The IASB proposed last year to amend IAS 24 to specifically exclude disclosure of management compensation as Canada did a few years ago. The IASB asked in its exposure draft “Do you agree that the Standard should not require disclosure of management compensation, expense allowances and similar items paid in the ordinary course of an entity’s operations?”
A response from the Accounting Standard Board of the United Kingdom stated that “the Board believes that the structure and amount of management compensation can be a major driver to business strategy and that it is of prime concern to shareholders. There should, therefore, be disclosure for the same reasons as set out in paragraphs 5 to 8 (the purpose of related party disclosures) of the proposed standard.”
Many other responses from worldwide standard setters felt the same way. Consequently the IASB was put in a position to reconsider its proposal and in February of this year announced that it was reexamining the issue.
Incidentally, the IASB in trying to justify its original proposal stated that it was preferable for national standard setters to require disclosure of management compensation than for IAS 24 to require these disclosures.

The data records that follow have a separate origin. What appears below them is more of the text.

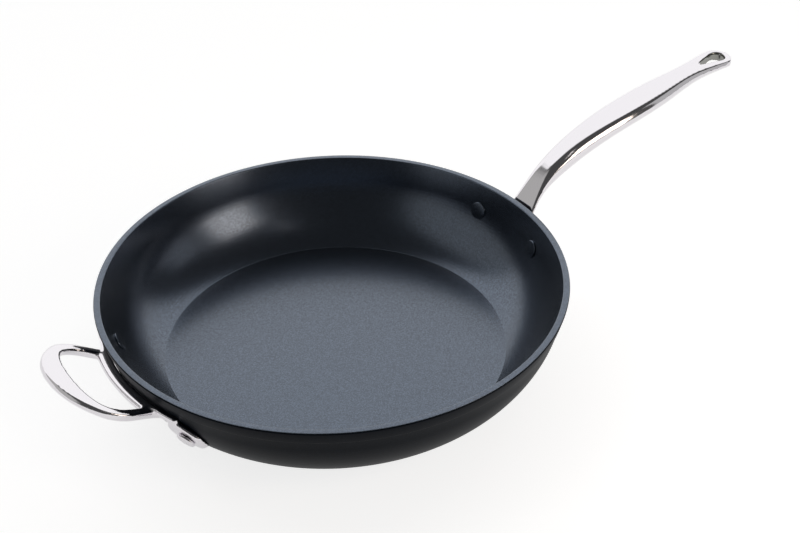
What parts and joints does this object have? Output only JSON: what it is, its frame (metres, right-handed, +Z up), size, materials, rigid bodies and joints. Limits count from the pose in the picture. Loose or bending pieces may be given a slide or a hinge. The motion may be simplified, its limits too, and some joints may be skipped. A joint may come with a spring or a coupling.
{
  "type": "frying pan",
  "caption": "Large frying pan with a dark outside, a blue-grey non-stick inside, a riveted polished steel long handle and a looped helper handle.",
  "frame": {"origin": "centre of the flat face that the pan stands on, on the pan's own axis", "axes": "+Z up along the pan's axis, +X towards the tip of the long handle, the helper handle on -X"},
  "size_m": [0.5328, 0.3022, 0.117],
  "materials": {
    "dark_body": "satin dark slate coat on aluminium",
    "ceramic_coating": "semi-gloss blue-grey with a fine fleck",
    "polished_steel": "mirror polished",
    "base_steel": "turned, fine circular lines",
    "coated_rivets": "polished outside, coated inside like the pan"
  },
  "bodies": {
    "root": {"pan_body": "dark_body", "nonstick_coating": "ceramic_coating", "base_disc": "base_steel", "main_handle": "polished_steel", "helper_handle": "polished_steel", "main_rivet_left": "coated_rivets", "main_rivet_right": "coated_rivets", "helper_rivet_left": "coated_rivets", "helper_rivet_right": "coated_rivets"}
  },
  "joints": []
}
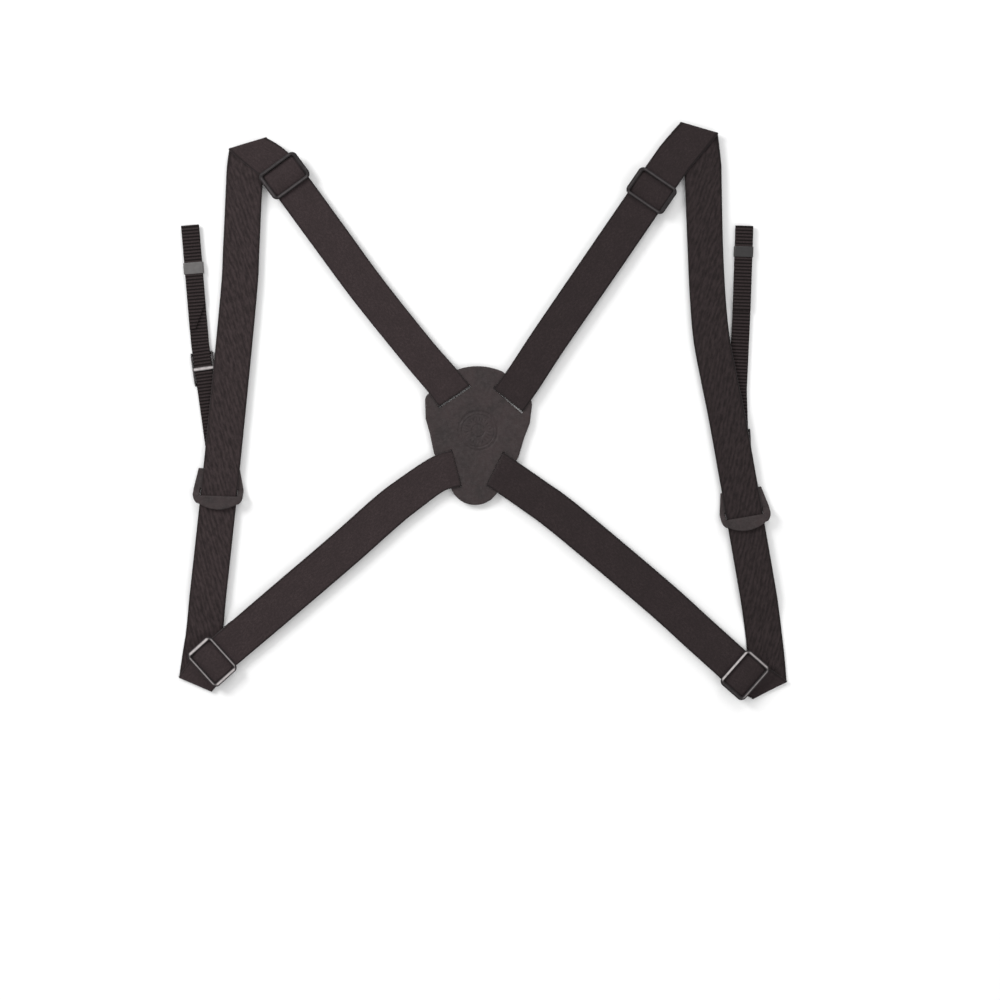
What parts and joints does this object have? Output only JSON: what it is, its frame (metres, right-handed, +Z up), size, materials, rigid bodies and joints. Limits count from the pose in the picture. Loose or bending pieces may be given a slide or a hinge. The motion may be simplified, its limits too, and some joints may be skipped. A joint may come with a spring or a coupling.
{
  "type": "binocular harness",
  "caption": "Crossed elastic strap harness with a leather back yoke, strap sliders, sliding leather connector tabs and narrow webbing loops that hold a binocular.",
  "frame": {"origin": "middle of the laid-out outline, on the surface it lies on", "axes": "+Z up out of the outer face, +X across the back to the wearer's right loop as laid out, +Y to the shoulder end"},
  "size_m": [0.4072, 0.386, 0.007],
  "materials": {
    "leather": "matte fine grain",
    "elastic": "matte knitted elastic",
    "elastic_ribbed": "matte ribbed reverse of the elastic",
    "narrow_webbing": "ribbed woven webbing",
    "thread": "matte thread",
    "slider_metal": "dark satin",
    "slider_metal_bright": "dark satin with bright worn edges",
    "keeper_light": "glossy dark plastic in a highlight",
    "keeper_dark": "glossy dark plastic"
  },
  "bodies": {
    "yoke_group": {"yoke": "leather", "over_upper_left": "elastic", "over_upper_right": "elastic", "over_lower_left": "elastic", "over_lower_right": "elastic", "through_upper_left": "elastic", "through_upper_right": "elastic", "through_lower_left": "elastic", "through_lower_right": "elastic", "under_upper_left": "elastic", "under_upper_right": "elastic", "under_lower_left": "elastic", "under_lower_right": "elastic"},
    "wing_left": {"strap_upper_left": "elastic", "strap_lower_left": "elastic", "strap_front_left": "elastic_ribbed", "fold_upper_left": "elastic", "fold_lower_left": "elastic", "return_upper_left": "elastic", "return_lower_left": "elastic"},
    "wing_right": {"strap_upper_right": "elastic", "strap_lower_right": "elastic", "strap_front_right": "elastic_ribbed", "fold_upper_right": "elastic", "fold_lower_right": "elastic", "return_upper_right": "elastic", "return_lower_right": "elastic"},
    "slider_upper_left": {"slider_upper_left": "slider_metal", "anchor_upper_left": "elastic", "stitch_upper_left": "thread"},
    "slider_upper_right": {"slider_upper_right": "slider_metal", "anchor_upper_right": "elastic", "stitch_upper_right": "thread"},
    "slider_lower_left": {"slider_lower_left": "slider_metal_bright", "anchor_lower_left": "elastic", "stitch_lower_left": "thread"},
    "slider_lower_right": {"slider_lower_right": "slider_metal_bright", "anchor_lower_right": "elastic", "stitch_lower_right": "thread"},
    "tab_left": {"tab_left": "leather", "tab_web_left": "narrow_webbing", "tab_stitch_left": "thread"},
    "web_slide_left": {"web_slide_left": "slider_metal_bright"},
    "lug_left": {"lug_back_left": "narrow_webbing", "lug_fold_left": "narrow_webbing", "lug_tail_left": "narrow_webbing"},
    "keeper_left": {"keeper_left": "keeper_light"},
    "tab_right": {"tab_right": "leather", "tab_web_right": "narrow_webbing", "tab_stitch_right": "thread"},
    "web_slide_right": {"web_slide_right": "slider_metal_bright"},
    "lug_right": {"lug_back_right": "narrow_webbing", "lug_fold_right": "narrow_webbing", "lug_tail_right": "narrow_webbing"},
    "keeper_right": {"keeper_right": "keeper_dark"}
  },
  "joints": [
    {"name": "wing_left_fold", "type": "hinge", "parent": "yoke_group", "child": "wing_left", "pos_m": [-0.04, 0, 0.0053], "axis": [0, 1, 0], "range_deg": [0, 80]},
    {"name": "wing_right_fold", "type": "hinge", "parent": "yoke_group", "child": "wing_right", "pos_m": [0.035, 0, 0.0053], "axis": [0, -1, 0], "range_deg": [0, 80]},
    {"name": "slider_upper_left_slide", "type": "slide", "parent": "wing_left", "child": "slider_upper_left", "axis": [0.592, -0.8059, 0], "range_m": [0, 0.075], "deforming": ["return_upper_left"]},
    {"name": "slider_upper_right_slide", "type": "slide", "parent": "wing_right", "child": "slider_upper_right", "axis": [-0.565, -0.8251, 0], "range_m": [0, 0.08], "deforming": ["return_upper_right"]},
    {"name": "slider_lower_left_slide", "type": "slide", "parent": "wing_left", "child": "slider_lower_left", "axis": [0.7593, 0.6508, 0], "range_m": [0, 0.08], "deforming": ["return_lower_left"]},
    {"name": "slider_lower_right_slide", "type": "slide", "parent": "wing_right", "child": "slider_lower_right", "axis": [-0.7431, 0.6691, 0], "range_m": [0, 0.08], "deforming": ["return_lower_right"]},
    {"name": "tab_left_slide", "type": "slide", "parent": "wing_left", "child": "tab_left", "axis": [0.1011, 0.9949, 0], "range_m": [-0.055, 0.1]},
    {"name": "tab_right_slide", "type": "slide", "parent": "wing_right", "child": "tab_right", "axis": [-0.1702, 0.9854, 0], "range_m": [-0.04, 0.03]},
    {"name": "web_slide_left_slide", "type": "slide", "parent": "tab_left", "child": "web_slide_left", "axis": [-0.1384, 0.9904, 0], "range_m": [-0.03, 0.003]},
    {"name": "web_slide_right_slide", "type": "slide", "parent": "tab_right", "child": "web_slide_right", "axis": [-0.0338, 0.9994, 0], "range_m": [-0.005, 0.024]},
    {"name": "lug_left_lift", "type": "hinge", "parent": "tab_left", "child": "lug_left", "pos_m": [-0.1891, 0.046, 0.00185], "axis": [0.9965, 0.0837, 0], "range_deg": [0, 80]},
    {"name": "lug_right_lift", "type": "hinge", "parent": "tab_right", "child": "lug_right", "pos_m": [0.1726, 0.062, 0.00185], "axis": [0.9994, -0.0337, 0], "range_deg": [0, 80]},
    {"name": "keeper_left_slide", "type": "slide", "parent": "lug_left", "child": "keeper_left", "axis": [-0.0837, 0.9965, 0], "range_m": [-0.032, 0.022]},
    {"name": "keeper_right_slide", "type": "slide", "parent": "lug_right", "child": "keeper_right", "axis": [0.0337, 0.9994, 0], "range_m": [-0.034, 0.012]}
  ]
}
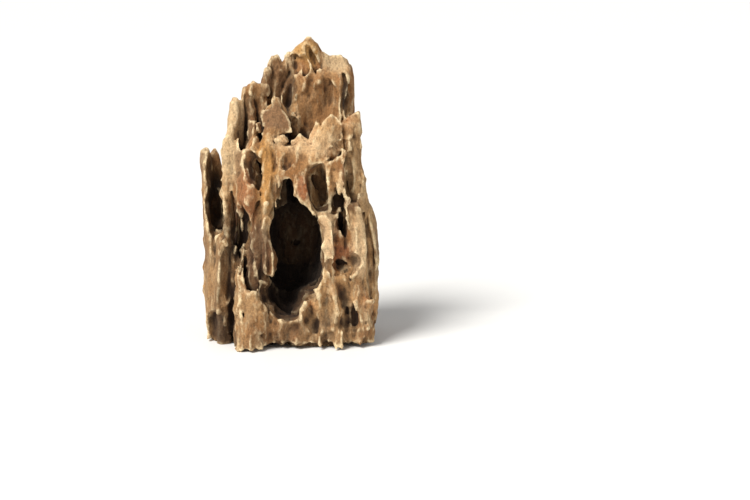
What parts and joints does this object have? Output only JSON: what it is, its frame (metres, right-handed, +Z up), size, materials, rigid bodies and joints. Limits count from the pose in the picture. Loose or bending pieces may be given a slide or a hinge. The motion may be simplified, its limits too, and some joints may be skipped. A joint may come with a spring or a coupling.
{
  "type": "dragon stone",
  "caption": "Upright dragon stone: weathered ochre clay rock with spires, upright flutes, slots, a window and a cave, on a flat foot.",
  "frame": {"origin": "middle of the flat foot, at the centre of the stone's box in plan", "axes": "+Z up the stone, front with the cave facing -Y, +X to the right of someone facing the cave"},
  "size_m": [0.184, 0.1298, 0.2982],
  "materials": {
    "stone": "matte"
  },
  "bodies": {
    "root": {"dragon_stone": "stone"}
  },
  "joints": []
}
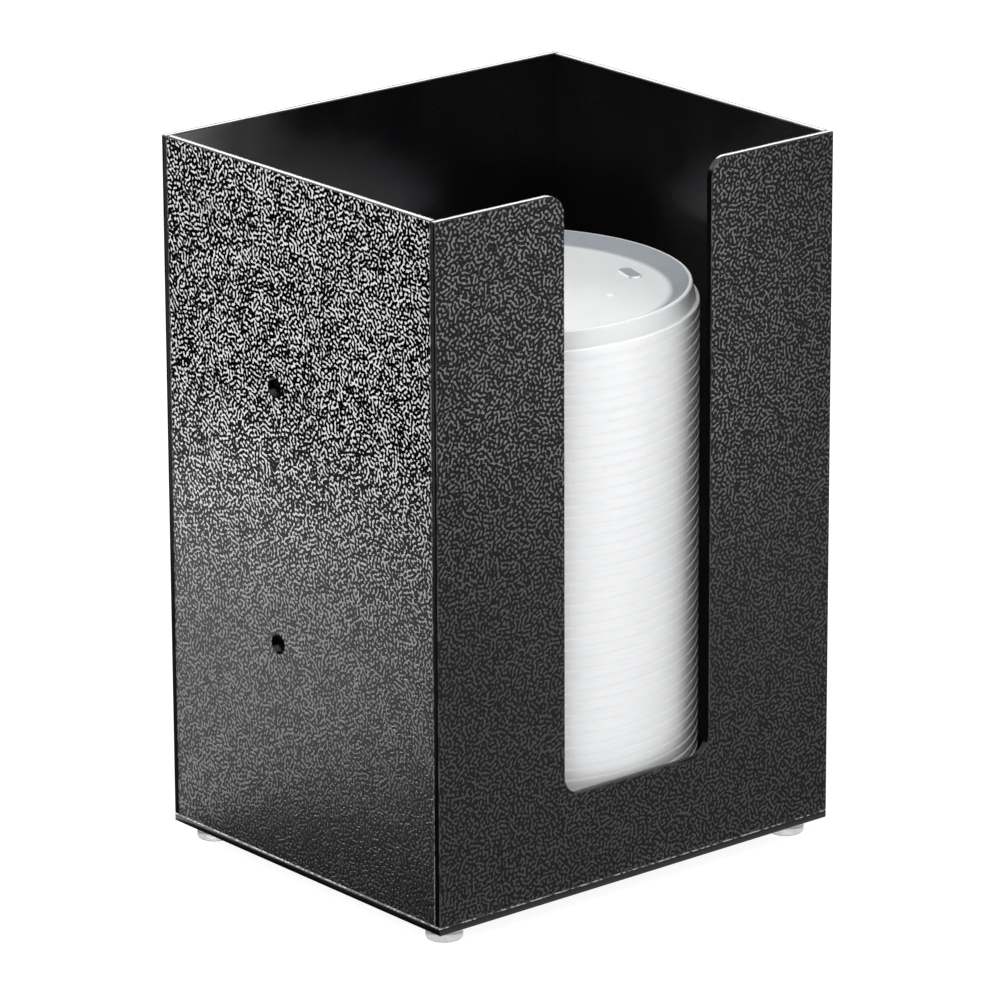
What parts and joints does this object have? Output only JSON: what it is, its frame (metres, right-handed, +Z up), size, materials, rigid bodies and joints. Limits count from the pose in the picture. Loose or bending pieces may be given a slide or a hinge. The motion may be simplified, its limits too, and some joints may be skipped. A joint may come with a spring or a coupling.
{
  "type": "countertop lid and napkin dispenser",
  "caption": "Open-topped black textured plastic counter bin with a tall front slot, side fastening holes and clear bumpers, holding a nested stack of round translucent lids.",
  "frame": {"origin": "middle of the footprint, on the surface the bumpers stand on", "axes": "+X to the right along the slotted front, +Y from the front to the back, +Z up"},
  "size_m": [0.1524, 0.127, 0.2207],
  "materials": {
    "textured_black_sheet": "haircell grain outside, smooth satin inside",
    "clear_bumper": "clear, glossy",
    "translucent_lid": "milky, soft gloss"
  },
  "bodies": {
    "bin": {"base_panel": "textured_black_sheet", "front_panel": "textured_black_sheet", "back_panel": "textured_black_sheet", "left_side_panel": "textured_black_sheet", "right_side_panel": "textured_black_sheet", "foot_front_left": "clear_bumper", "foot_front_right": "clear_bumper", "foot_back_left": "clear_bumper", "foot_back_right": "clear_bumper"},
    "lid_stack": {"lid_01": "translucent_lid", "lid_02": "translucent_lid", "lid_03": "translucent_lid", "lid_04": "translucent_lid", "lid_05": "translucent_lid", "lid_06": "translucent_lid", "lid_07": "translucent_lid", "lid_08": "translucent_lid", "lid_09": "translucent_lid", "lid_10": "translucent_lid", "lid_11": "translucent_lid", "lid_12": "translucent_lid", "lid_13": "translucent_lid", "lid_14": "translucent_lid", "lid_15": "translucent_lid", "lid_16": "translucent_lid", "lid_17": "translucent_lid", "lid_18": "translucent_lid", "lid_19": "translucent_lid", "lid_20": "translucent_lid", "lid_21": "translucent_lid", "lid_22": "translucent_lid", "lid_23": "translucent_lid", "lid_24": "translucent_lid", "lid_25": "translucent_lid", "lid_26": "translucent_lid", "lid_27": "translucent_lid", "lid_28": "translucent_lid", "lid_29": "translucent_lid", "lid_30": "translucent_lid", "lid_31": "translucent_lid", "lid_32": "translucent_lid", "lid_33": "translucent_lid", "lid_34": "translucent_lid", "lid_35": "translucent_lid", "lid_36": "translucent_lid", "lid_37": "translucent_lid", "lid_38": "translucent_lid", "lid_39": "translucent_lid", "lid_40": "translucent_lid"},
    "lid_41": {"lid_41": "translucent_lid"},
    "lid_42": {"lid_42": "translucent_lid"},
    "lid_43": {"lid_43": "translucent_lid"},
    "lid_44": {"lid_44": "translucent_lid"},
    "lid_45": {"lid_45": "translucent_lid"},
    "lid_46": {"lid_46": "translucent_lid"},
    "lid_47": {"lid_47": "translucent_lid"},
    "lid_48": {"lid_48": "translucent_lid"}
  },
  "joints": [
    {"name": "lift_lid_stack", "type": "slide", "parent": "bin", "child": "lid_stack", "axis": [0, 0, 1], "range_m": [0, 0.22]},
    {"name": "lift_lid_41", "type": "slide", "parent": "lid_stack", "child": "lid_41", "axis": [0, 0, 1], "range_m": [0, 0.082]},
    {"name": "lift_lid_42", "type": "slide", "parent": "lid_41", "child": "lid_42", "axis": [0, 0, 1], "range_m": [0, 0.079]},
    {"name": "lift_lid_43", "type": "slide", "parent": "lid_42", "child": "lid_43", "axis": [0, 0, 1], "range_m": [0, 0.075]},
    {"name": "lift_lid_44", "type": "slide", "parent": "lid_43", "child": "lid_44", "axis": [0, 0, 1], "range_m": [0, 0.072]},
    {"name": "lift_lid_45", "type": "slide", "parent": "lid_44", "child": "lid_45", "axis": [0, 0, 1], "range_m": [0, 0.068]},
    {"name": "lift_lid_46", "type": "slide", "parent": "lid_45", "child": "lid_46", "axis": [0, 0, 1], "range_m": [0, 0.065]},
    {"name": "lift_lid_47", "type": "slide", "parent": "lid_46", "child": "lid_47", "axis": [0, 0, 1], "range_m": [0, 0.062]},
    {"name": "lift_lid_48", "type": "slide", "parent": "lid_47", "child": "lid_48", "axis": [0, 0, 1], "range_m": [0, 0.058]}
  ]
}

National standard setters in the context of Guyana would be the ICAG, which has decided to adopt IAS’s without modification. Such disclosures may also be required in law - the Companies Act or the Securities Industry Act, for example.
The UK’s Accounting Standards Board noted that not all jurisdictions have separate disclosure requirements in this area and therefore IAS 24 should set a minimum disclosure level so that the objective contained in paragraph 6 of the Preface to IAS’s is met.
Last week we stated why we believed that the Companies Act required the disclosure of directors’ emoluments. This week, we gave our justification under IAS 24. We now leave it up to readers to decide whether the analysis is complete and correct.